Where stupidity will suffice, it’s a good strategy to not assume malice.
|Nov 25, 2018||Public post|
Misunderstandings and neglect create more confusion in this world than trickery and malice. At any rate, the last two are certainly much less frequent.
—Johann Wolfgang von Goethe, The Sorrows of Young Werther
An intern fails to deliver a project report to you on time. You think he doesn't respect your authority. A colleague ignores your feedback and goes ahead with the design. You assume he must be trying to ignore you so that he can take all the credit. Your friend unduly takes credit for something you think you deserved. It is very likely she must be harbouring jealousy against you.
When you spend a large part of your day communicating with others and making choices based on that, somewhere or the other things are bound to get out of control, or go against you. You generally tend to find somebody to blame for these mishaps, and assume they might have malicious intent. You might feel your competitors, your superiors, your colleagues, and sometimes even you family might be trying to derail you. If sometimes you feel like that, don't worry, you are not alone.
But the fact is that these interpretations which you tend to jump into rarely come true. The intern most probably thought today was Tuesday, not Wednesday. Maybe your colleague had a deadline to meet and he completely forgot about your feedback. And your friend might not have had a clue that you were dying to get credit. This is where Hanlon's razor comes in: Never attribute to malice that which can be adequately explained by stupidity.
Stupidity is a proxy for ignorance, incompetence, forgetfulness, tiredness, shyness, aloofness, etc.
However, this error is a very natural to occur. Your understanding of the world around you is shaped by your personal experiences with it. You play the lead role in your story and everything revolves around you. The problem begins when you start assuming that you play a prominent role in everyone else's story as well.
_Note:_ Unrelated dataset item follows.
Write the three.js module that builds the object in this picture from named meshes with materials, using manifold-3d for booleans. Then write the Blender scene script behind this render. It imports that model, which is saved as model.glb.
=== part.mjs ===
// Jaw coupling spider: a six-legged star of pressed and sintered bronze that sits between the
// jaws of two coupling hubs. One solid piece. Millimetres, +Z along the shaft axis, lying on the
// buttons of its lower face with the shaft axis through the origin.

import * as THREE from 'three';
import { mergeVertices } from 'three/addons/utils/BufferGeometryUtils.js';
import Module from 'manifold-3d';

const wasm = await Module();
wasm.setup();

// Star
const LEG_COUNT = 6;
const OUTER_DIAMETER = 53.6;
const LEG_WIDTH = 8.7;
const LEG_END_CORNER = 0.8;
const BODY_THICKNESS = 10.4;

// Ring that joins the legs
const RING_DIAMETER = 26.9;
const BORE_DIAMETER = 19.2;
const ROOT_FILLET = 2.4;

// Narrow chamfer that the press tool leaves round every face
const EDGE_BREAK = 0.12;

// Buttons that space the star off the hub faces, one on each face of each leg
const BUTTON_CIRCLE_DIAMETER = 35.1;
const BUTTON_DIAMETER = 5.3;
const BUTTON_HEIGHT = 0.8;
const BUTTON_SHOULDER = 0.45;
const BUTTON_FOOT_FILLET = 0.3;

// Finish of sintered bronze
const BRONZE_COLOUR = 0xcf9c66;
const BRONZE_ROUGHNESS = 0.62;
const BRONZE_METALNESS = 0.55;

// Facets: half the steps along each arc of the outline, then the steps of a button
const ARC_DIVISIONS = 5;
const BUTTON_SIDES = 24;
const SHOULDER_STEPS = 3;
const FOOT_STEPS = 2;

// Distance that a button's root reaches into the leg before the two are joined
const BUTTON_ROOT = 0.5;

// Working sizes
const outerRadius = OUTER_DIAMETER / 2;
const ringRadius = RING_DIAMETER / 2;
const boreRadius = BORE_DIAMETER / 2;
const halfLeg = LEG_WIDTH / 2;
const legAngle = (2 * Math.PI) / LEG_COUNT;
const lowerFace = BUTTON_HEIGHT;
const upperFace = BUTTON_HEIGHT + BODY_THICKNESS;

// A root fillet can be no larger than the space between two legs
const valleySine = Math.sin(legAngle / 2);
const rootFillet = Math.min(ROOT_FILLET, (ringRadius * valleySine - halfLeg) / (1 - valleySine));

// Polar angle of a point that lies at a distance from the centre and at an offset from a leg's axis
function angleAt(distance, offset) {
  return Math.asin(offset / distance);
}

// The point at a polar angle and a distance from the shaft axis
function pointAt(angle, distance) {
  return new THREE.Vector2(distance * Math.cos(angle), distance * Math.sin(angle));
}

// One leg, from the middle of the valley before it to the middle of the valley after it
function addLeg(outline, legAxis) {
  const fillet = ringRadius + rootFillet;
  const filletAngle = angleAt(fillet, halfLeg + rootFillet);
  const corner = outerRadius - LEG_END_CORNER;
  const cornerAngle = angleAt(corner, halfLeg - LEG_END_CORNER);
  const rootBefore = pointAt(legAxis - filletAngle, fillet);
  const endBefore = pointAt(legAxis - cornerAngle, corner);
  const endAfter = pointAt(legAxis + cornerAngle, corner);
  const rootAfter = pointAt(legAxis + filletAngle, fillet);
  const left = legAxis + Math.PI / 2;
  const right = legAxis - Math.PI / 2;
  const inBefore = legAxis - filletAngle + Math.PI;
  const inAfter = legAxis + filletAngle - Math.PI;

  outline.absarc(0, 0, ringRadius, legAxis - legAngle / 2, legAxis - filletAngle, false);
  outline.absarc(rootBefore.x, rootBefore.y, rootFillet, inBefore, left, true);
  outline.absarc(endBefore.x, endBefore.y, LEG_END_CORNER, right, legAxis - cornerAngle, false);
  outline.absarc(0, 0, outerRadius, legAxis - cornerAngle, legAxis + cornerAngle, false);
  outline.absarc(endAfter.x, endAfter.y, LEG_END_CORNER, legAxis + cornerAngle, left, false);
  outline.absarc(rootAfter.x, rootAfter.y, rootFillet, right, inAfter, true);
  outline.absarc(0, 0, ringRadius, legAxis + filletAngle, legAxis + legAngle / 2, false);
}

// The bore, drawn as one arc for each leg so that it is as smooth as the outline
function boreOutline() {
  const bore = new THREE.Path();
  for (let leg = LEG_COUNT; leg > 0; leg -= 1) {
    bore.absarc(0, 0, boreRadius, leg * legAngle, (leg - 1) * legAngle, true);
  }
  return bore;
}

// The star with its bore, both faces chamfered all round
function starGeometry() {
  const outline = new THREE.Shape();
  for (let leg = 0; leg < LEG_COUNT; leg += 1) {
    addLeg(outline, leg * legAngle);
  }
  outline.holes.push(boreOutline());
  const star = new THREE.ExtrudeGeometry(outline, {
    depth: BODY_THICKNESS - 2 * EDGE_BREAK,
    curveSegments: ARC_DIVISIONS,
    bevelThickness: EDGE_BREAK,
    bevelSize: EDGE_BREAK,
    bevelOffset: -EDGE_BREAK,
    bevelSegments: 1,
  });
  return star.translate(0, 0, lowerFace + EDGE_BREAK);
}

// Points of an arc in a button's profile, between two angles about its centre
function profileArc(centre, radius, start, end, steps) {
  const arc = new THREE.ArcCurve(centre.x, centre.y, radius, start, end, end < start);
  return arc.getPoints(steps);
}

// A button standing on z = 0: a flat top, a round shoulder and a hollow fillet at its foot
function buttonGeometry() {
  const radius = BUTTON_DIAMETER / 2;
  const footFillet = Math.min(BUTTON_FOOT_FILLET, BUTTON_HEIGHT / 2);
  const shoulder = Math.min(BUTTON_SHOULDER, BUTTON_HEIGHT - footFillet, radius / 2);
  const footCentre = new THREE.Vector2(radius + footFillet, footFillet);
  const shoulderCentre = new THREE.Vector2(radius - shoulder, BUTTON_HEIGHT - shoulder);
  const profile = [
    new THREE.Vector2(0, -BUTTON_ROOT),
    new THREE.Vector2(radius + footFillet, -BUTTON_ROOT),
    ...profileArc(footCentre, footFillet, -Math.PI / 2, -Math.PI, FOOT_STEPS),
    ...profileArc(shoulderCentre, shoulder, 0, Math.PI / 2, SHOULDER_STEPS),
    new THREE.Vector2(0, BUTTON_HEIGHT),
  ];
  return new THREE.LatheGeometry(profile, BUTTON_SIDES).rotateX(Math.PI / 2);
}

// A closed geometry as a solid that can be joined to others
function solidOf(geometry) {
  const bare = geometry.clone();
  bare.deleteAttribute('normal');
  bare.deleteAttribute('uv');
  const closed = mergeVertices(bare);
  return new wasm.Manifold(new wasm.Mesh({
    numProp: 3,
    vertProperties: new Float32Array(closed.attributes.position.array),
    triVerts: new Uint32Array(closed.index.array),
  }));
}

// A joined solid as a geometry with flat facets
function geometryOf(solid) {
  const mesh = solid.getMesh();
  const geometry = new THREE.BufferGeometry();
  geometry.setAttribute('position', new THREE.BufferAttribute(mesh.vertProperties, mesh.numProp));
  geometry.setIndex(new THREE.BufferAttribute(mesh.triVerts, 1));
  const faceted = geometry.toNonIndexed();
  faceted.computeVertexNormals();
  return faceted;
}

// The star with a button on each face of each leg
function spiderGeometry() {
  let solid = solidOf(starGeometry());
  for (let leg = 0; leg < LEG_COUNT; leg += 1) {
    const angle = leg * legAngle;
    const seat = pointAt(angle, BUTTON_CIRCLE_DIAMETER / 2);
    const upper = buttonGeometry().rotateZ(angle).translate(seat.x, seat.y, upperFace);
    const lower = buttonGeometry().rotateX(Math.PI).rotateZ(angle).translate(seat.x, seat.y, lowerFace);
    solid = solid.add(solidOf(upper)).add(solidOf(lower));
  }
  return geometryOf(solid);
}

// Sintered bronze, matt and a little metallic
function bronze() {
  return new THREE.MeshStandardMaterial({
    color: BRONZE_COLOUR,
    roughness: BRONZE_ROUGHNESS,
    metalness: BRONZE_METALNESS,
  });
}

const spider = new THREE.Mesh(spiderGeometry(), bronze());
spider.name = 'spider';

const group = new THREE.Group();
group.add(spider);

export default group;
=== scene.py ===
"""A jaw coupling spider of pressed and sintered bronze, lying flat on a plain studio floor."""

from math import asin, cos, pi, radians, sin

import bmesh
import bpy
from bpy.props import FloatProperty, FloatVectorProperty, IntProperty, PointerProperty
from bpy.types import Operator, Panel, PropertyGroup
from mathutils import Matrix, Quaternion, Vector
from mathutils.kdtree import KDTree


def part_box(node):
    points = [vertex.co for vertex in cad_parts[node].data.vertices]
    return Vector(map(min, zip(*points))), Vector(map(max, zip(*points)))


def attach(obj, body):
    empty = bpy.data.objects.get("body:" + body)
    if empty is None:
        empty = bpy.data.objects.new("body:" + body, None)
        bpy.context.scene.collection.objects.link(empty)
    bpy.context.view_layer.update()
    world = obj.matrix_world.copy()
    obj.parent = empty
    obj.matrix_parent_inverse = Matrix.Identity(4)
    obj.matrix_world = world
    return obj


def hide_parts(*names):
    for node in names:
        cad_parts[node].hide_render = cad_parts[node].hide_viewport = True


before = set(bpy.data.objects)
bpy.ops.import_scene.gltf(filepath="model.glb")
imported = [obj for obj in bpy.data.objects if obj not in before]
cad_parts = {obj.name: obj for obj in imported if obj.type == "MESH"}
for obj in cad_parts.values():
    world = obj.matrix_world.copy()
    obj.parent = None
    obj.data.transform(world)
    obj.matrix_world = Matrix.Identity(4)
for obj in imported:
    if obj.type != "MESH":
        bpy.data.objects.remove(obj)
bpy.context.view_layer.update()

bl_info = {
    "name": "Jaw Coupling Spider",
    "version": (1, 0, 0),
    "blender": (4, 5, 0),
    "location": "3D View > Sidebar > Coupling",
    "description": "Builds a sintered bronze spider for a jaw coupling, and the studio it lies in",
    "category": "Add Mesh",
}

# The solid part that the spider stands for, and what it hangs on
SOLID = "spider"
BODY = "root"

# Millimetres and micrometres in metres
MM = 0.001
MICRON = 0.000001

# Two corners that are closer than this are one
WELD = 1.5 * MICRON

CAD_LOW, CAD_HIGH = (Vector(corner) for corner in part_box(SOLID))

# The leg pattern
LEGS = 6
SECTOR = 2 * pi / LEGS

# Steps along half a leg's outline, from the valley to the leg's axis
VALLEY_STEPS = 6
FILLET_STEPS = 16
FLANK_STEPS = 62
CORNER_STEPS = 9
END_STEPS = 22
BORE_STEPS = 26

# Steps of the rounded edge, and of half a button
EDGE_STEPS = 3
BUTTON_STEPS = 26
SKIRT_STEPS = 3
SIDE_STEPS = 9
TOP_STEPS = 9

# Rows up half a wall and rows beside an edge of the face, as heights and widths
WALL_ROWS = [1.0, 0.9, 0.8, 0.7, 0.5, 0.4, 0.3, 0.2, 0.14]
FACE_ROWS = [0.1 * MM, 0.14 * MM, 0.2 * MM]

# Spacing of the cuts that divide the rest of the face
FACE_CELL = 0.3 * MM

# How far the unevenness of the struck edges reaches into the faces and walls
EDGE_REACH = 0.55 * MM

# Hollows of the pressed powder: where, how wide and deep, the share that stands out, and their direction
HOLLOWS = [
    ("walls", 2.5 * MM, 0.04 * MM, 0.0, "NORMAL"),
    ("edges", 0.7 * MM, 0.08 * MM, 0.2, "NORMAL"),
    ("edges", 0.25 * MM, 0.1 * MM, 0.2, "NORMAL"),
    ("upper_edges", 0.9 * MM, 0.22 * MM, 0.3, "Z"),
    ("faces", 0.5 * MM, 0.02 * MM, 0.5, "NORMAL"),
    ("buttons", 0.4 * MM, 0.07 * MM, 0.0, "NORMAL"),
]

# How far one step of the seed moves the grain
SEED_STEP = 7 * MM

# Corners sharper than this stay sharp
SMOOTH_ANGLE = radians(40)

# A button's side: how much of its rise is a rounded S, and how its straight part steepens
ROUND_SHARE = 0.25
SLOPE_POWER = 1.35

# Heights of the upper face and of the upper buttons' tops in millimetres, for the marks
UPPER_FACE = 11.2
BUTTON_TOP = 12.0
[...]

For example, when someone is rude, you assume it is because they are trying to annoy with you. When someone is aloof, you think they must be giving you the silent treatment because of something that you've done. You start to perceive every negative response as an act of malice towards you, rather than a result of factors entirely unrelated to your existence. In fact, you start perceiving responses to be negative when they were most likely neutral.
A large part of human communication is non-verbal. This only adds to the problem. You read signs and signals through facial expressions and subconsciously interpret subtext. Evolution has turned you into a very presumptuous mind-reader. The problem is that you get it wrong a most of the time.
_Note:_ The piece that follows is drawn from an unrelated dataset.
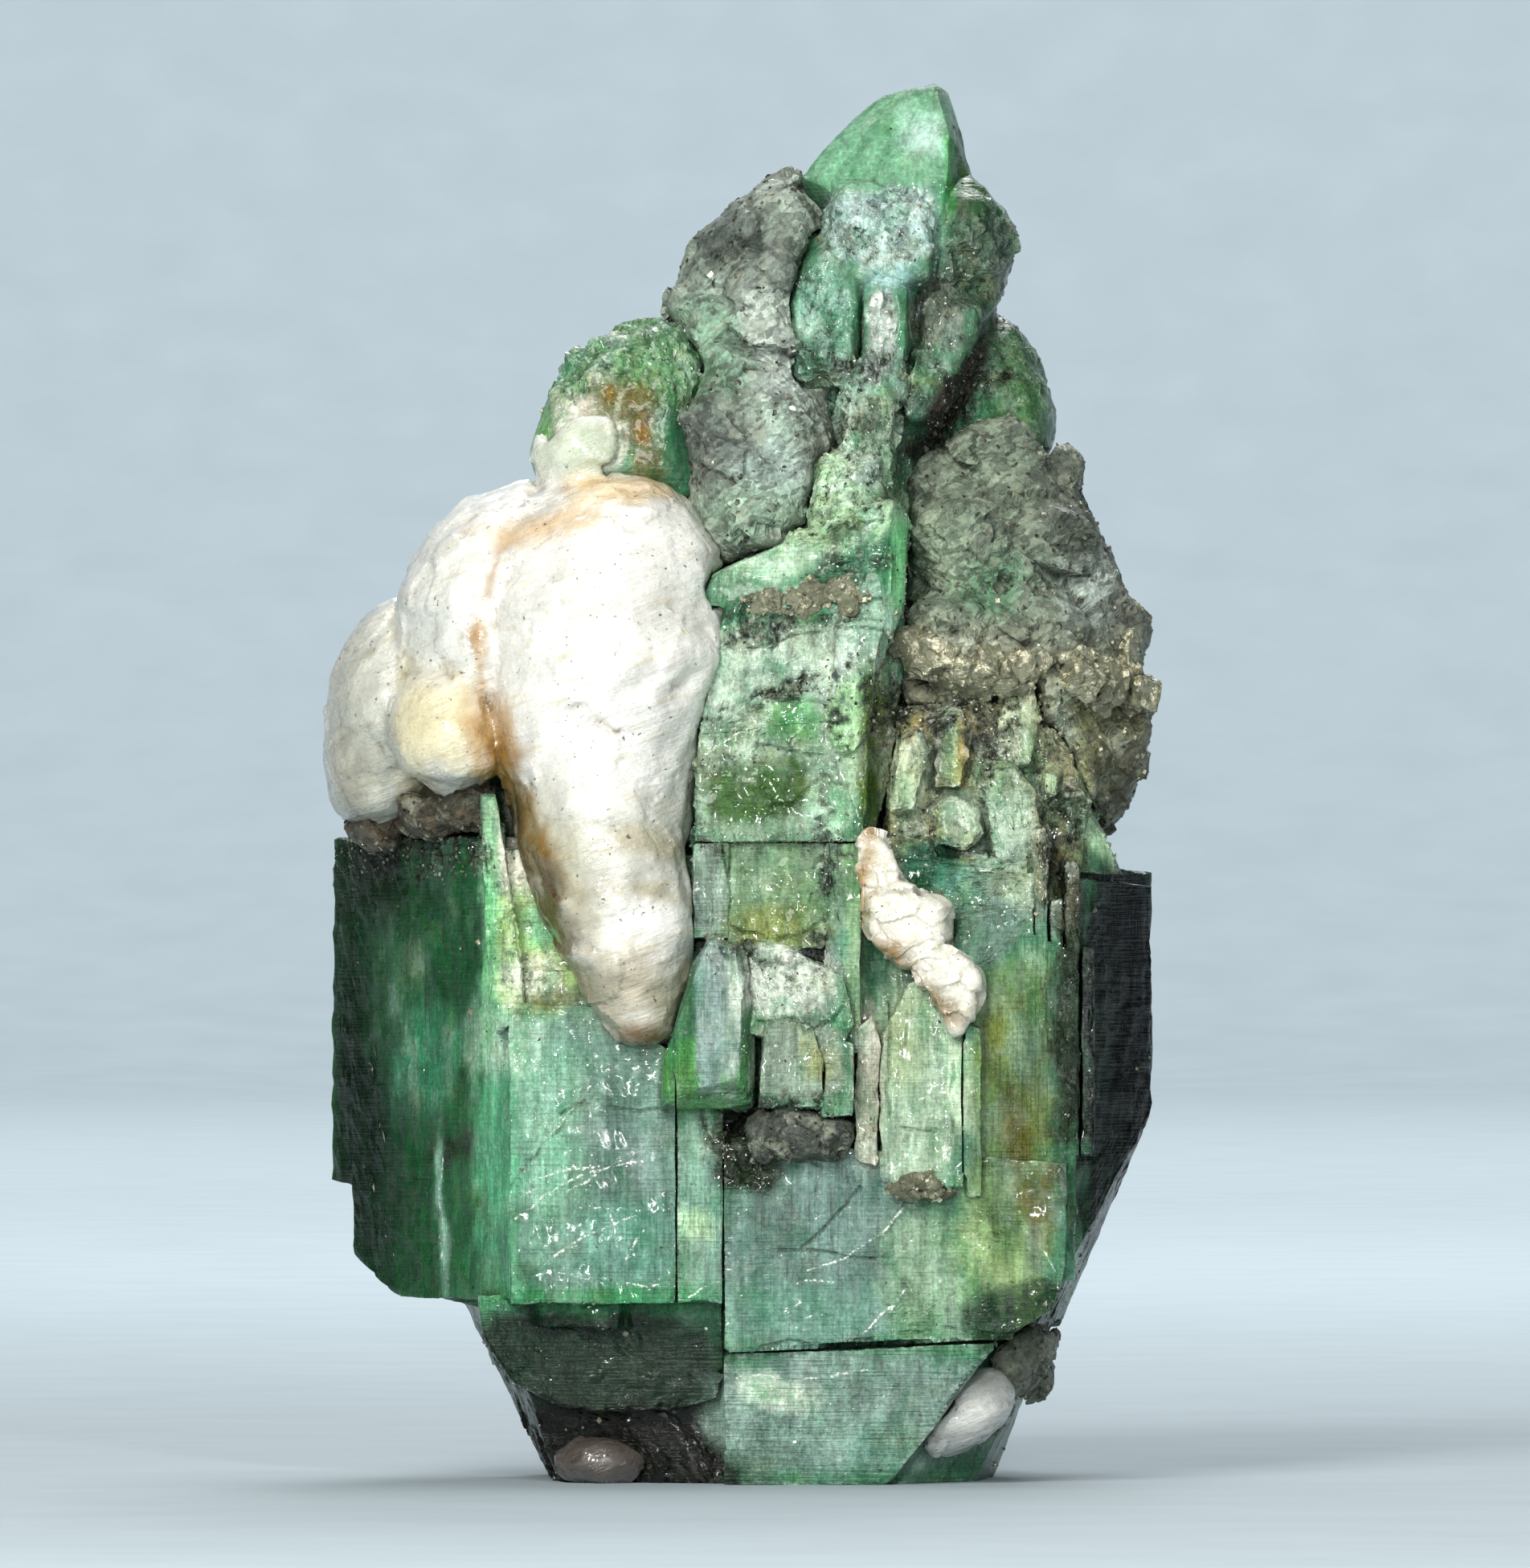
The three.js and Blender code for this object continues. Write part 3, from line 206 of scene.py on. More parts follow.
# %% [markdown]
# A finished piece is a mesh with smooth shading and sharp creases. It rides on the stone's one body, stands for its
# CAD node, and carries its colours, its wear and its painted shade and glints as numbers on its points, for the
# material to read.

# %% Turn arrays into a piece
BODY = "root"


def make_piece(name, corners, triangles, material, slot, nodes=(), crease=32, tint=None, **wear):
    """A mesh piece in the frame. tint is a colour, and each entry of wear a number for each point, for wear, dirt with
    painted shade, and painted glints.
    """
    mesh = bpy.data.meshes.new(name)
    mesh.from_pydata((corners * MM).tolist(), [], triangles.tolist())
    mesh.polygons.foreach_set("use_smooth", np.ones(len(mesh.polygons), dtype=bool))
    mesh.set_sharp_from_angle(angle=math.radians(crease))
    if tint is not None:
        paint = mesh.attributes.new("tint", "FLOAT_COLOR", "POINT")
        paint.data.foreach_set("color", np.column_stack([tint, np.ones(len(tint))]).ravel())
    for key, values in wear.items():
        mesh.attributes.new(key, "FLOAT", "POINT").data.foreach_set("value", values)
    mesh.materials.append(material)
    piece = bpy.data.objects.new(name, mesh)
    bpy.context.collection.objects.link(piece)
    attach(piece, BODY)
    if nodes:
        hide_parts(*nodes)
    print(f"{name}: {len(triangles)} triangles")


print("every piece rides on the body", BODY)

# %% [markdown]
# A material is a tree of nodes. One helper adds a node with its settings and its inputs, so that the trees below
# read from top to bottom. Patterns are worked out in millimetres: the object's own coordinates are in metres, so
# they are multiplied by 1000 first. A number that the mesh carries on its points comes in by an Attribute node.
# Inputs are named by their number where that is shorter: 0 to 4 of a Map Range node are its value, the range it
# comes from and the range it goes to, and 0, 6 and 7 of a Mix node are its share and its two colours.

# %% A helper for material nodes
def add(tree, kind, inputs=None, **settings):
    """Adds a node. An input is given a value, a socket to link, or a node whose first output is linked."""
    node = tree.nodes.new("ShaderNode" + kind)
    for key, value in settings.items():
        setattr(node, key, value)
    for key, value in (inputs or {}).items():
        if isinstance(value, bpy.types.Node):
            value = value.outputs[0]
        if isinstance(value, bpy.types.NodeSocket):
            tree.links.new(value, node.inputs[key])
        else:
            node.inputs[key].default_value = value
    return node


def start_material(name, shine):
    """A new material with its Principled shader set from shine, its tree, and places in mm."""
    material = bpy.data.materials.new(name)
    material.use_nodes = True
    tree = material.node_tree
    shader = tree.nodes["Principled BSDF"]
    for key, value in shine.items():
        shader.inputs[key].default_value = value
    place = add(tree, "VectorMath", {0: add(tree, "TexCoord").outputs["Object"], "Scale": 1000.0},
                operation="SCALE")
    return material, tree, shader, place


print("a material's colours as the nodes take them:", [round(v, 3) for v in (*linear("#dfeee0"), 1)])

# %% [markdown]
# **Emerald** is beryl coloured by chromium. Its refractive index is about 1.58. This one is a natural, heavily
# included crystal: light goes in, scatters on fine cracks and comes out green, so it glows softly and isn't clear.
# Most of it comes back from just under the surface, a share spreads deeper, and some passes straight through. The
# prism faces carry fine growth lines along the crystal, here about 0.03 mm apart, and a broken face is glossy where
# it is fresh and frosty where it is scuffed.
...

You just construct unhealthy and unhelpful narratives in your head. The truth is that people's behaviour, most of the time, has little to do with you.
Most scenarios are similar to somebody cutting you off while driving. You don't go and assume that that person wanted to harm you specifically. He barely even knows about your existence, or anybody else on the road. He is acting for his own interest, or out of ignorance, to reach wherever he is trying to go.
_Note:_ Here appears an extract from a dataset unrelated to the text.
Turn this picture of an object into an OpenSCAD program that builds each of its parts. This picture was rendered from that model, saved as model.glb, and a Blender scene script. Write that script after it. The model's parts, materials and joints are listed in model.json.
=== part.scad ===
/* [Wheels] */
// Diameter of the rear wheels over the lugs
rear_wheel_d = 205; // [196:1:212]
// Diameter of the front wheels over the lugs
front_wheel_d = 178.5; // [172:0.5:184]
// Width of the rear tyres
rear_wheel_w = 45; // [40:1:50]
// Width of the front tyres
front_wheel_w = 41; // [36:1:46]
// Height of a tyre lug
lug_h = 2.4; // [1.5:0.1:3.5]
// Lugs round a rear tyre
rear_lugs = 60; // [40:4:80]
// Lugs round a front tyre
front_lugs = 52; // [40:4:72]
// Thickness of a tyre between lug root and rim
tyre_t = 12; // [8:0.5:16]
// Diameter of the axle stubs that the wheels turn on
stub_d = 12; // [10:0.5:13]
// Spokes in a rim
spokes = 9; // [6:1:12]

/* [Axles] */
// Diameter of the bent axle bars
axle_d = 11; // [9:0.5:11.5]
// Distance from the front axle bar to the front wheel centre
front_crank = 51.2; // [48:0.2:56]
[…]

Napoleon Bonaparte: 'Never ascribe to malice that which is adequately explained by incompetence.'
Hanlon's Razor is an effective check on your tendency to quickly judge that something bad that happens to you is the result of intentional evil actions of others against you. More than often, the intentionality you assume is rare. And evil intentionality is even rarer.
As a rule, whenever something bad happens to you, and you know for sure someone is behind it-for starters, don't assume that it was done to you specifically with evil intention. In fact, do not assume intent of any kind - just deal with the facts. Deal with what you have perceived - not with what you have already inserted into your head to bias you from what you've actually perceived.
The less you assume you know, the smarter you become.
Hanlon's Razor is a useful mental model that actually challenges you to examine and reinterpret negative experiences. Perhaps your boss had sent a blunt email because she was in a rush, not because she was being rude. Maybe a friend's passive-aggressive message was simply missing punctuation. The waiter might have messed up your order because he had just been shouted at, not because he's incompetent.
Applying Hanlon's razor in day-to-day life also allows you to better develop relationships, become less judgmental, and improve rationality. Hanlon's razor allows you to give people the benefit of doubt and have more empathy.
Try replacing stupidity with tiredness, hunger, stress, laziness, ignorance, misunderstanding, shyness, etc., and you will soon begin to build up a more realistic view of why people behave the way they do.
Never assume malice when stupidity will suffice.
Never assume stupidity when ignorance will suffice.
Never assume ignorance when forgivable error will suffice.
Never assume error when information you hadn't adequately accounted for will suffice.